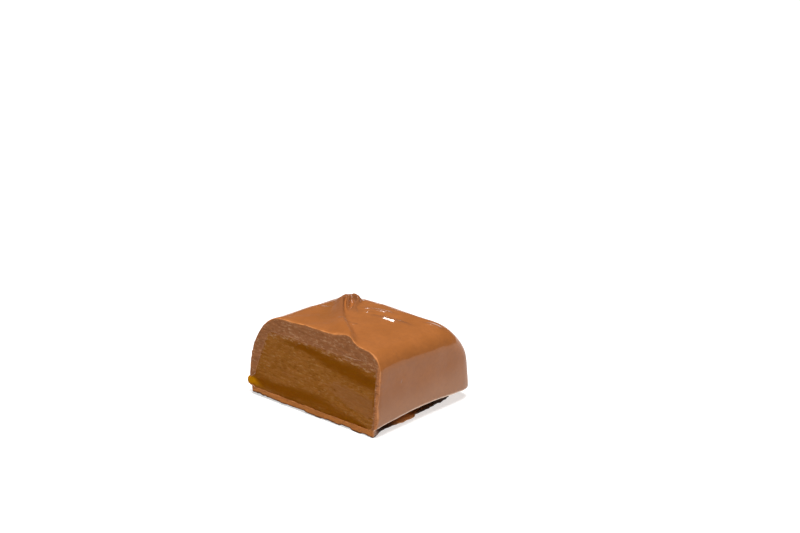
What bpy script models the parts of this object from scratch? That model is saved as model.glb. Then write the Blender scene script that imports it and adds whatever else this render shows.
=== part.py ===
"""A milk chocolate coated caramel with one end cut off, so that its filling shows.

The coating is a soft pillow with a dipper's swirl drawn across its top. Its walls end in a lip that
stands over a ragged foot of chocolate, which the candy rests on. A knife has taken off the front
end, and it squeezed a little of the chewy filling out at the lower left of the cut.
Units are metres, +Z is up, +X is the right of the cut face, and the cut face looks along -Y.
"""

from math import cos, exp, hypot, pi, radians, sin

import bmesh
import bpy
from mathutils import Matrix, Vector, noise

MM = 0.001

# The pillow's top, before the swirl is drawn on it
CREST_HEIGHT = 15.05 * MM
CREST_Y = -10.0 * MM
CROWN = 5.5  # fall to both sides, per metre
SLOPE = 0.030  # fall towards the back
BACK_CROWN = 0.5  # and how it steepens, per metre

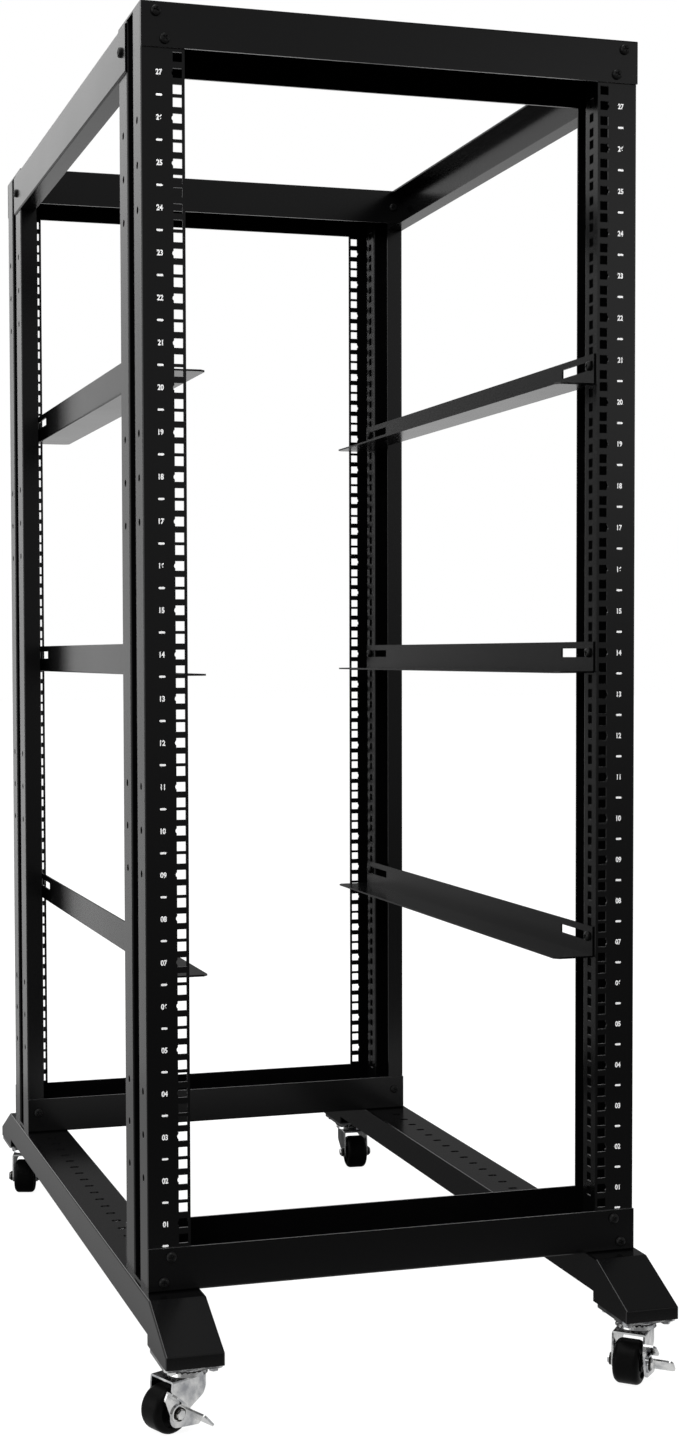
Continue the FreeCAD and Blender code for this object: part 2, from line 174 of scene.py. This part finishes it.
━━━━━━━━━━━━━━━━
- EXERCISE -
Every line of the data above should be reproduced word for word.

- EXERCISE RESPONSE -
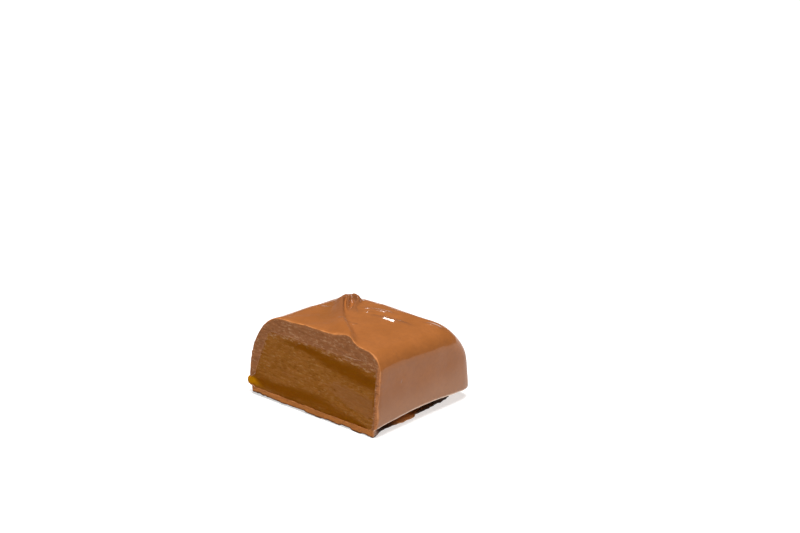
What bpy script models the parts of this object from scratch? That model is saved as model.glb. Then write the Blender scene script that imports it and adds whatever else this render shows.
=== part.py ===
"""A milk chocolate coated caramel with one end cut off, so that its filling shows.

The coating is a soft pillow with a dipper's swirl drawn across its top. Its walls end in a lip that
stands over a ragged foot of chocolate, which the candy rests on. A knife has taken off the front
end, and it squeezed a little of the chewy filling out at the lower left of the cut.
Units are metres, +Z is up, +X is the right of the cut face, and the cut face looks along -Y.
"""

from math import cos, exp, hypot, pi, radians, sin

import bmesh
import bpy
from mathutils import Matrix, Vector, noise

MM = 0.001

# The pillow's top, before the swirl is drawn on it
CREST_HEIGHT = 15.05 * MM
CREST_Y = -10.0 * MM
CROWN = 5.5  # fall to both sides, per metre
SLOPE = 0.030  # fall towards the back
BACK_CROWN = 0.5  # and how it steepens, per metre

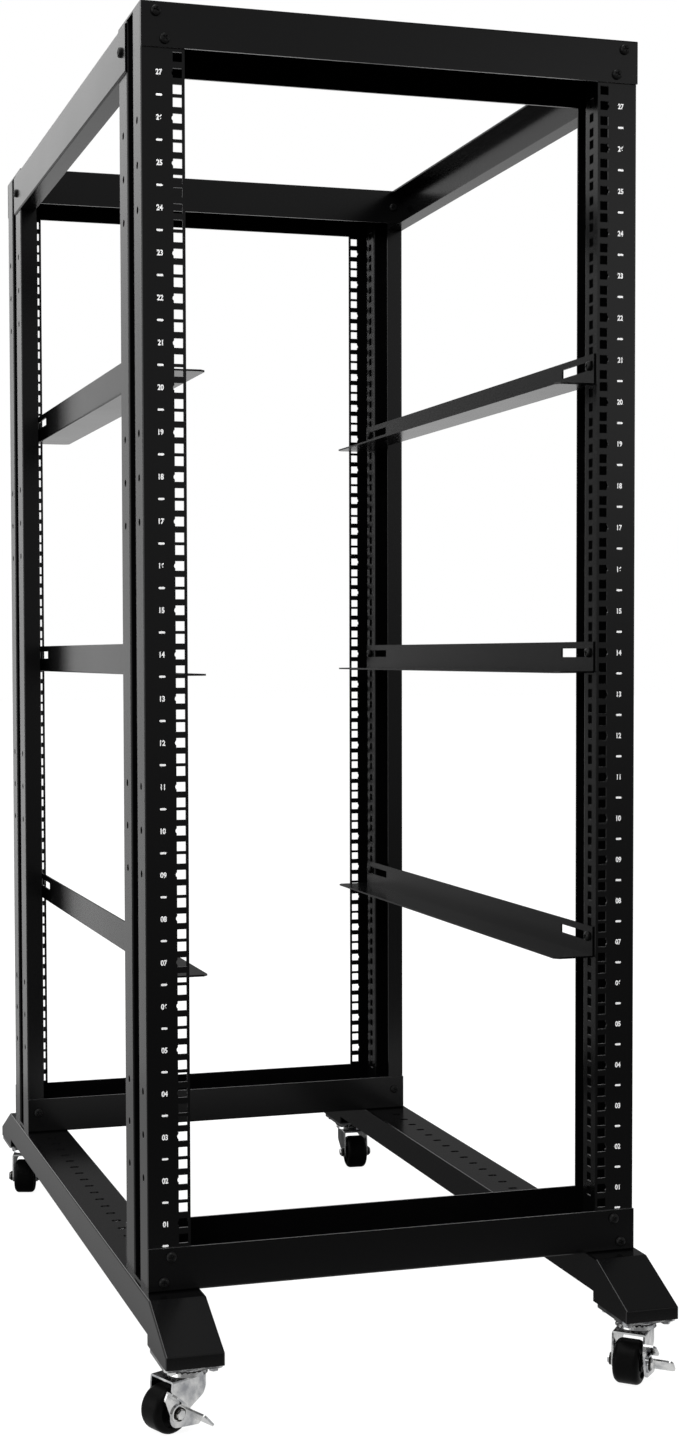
Continue the FreeCAD and Blender code for this object: part 2, from line 174 of scene.py. This part finishes it.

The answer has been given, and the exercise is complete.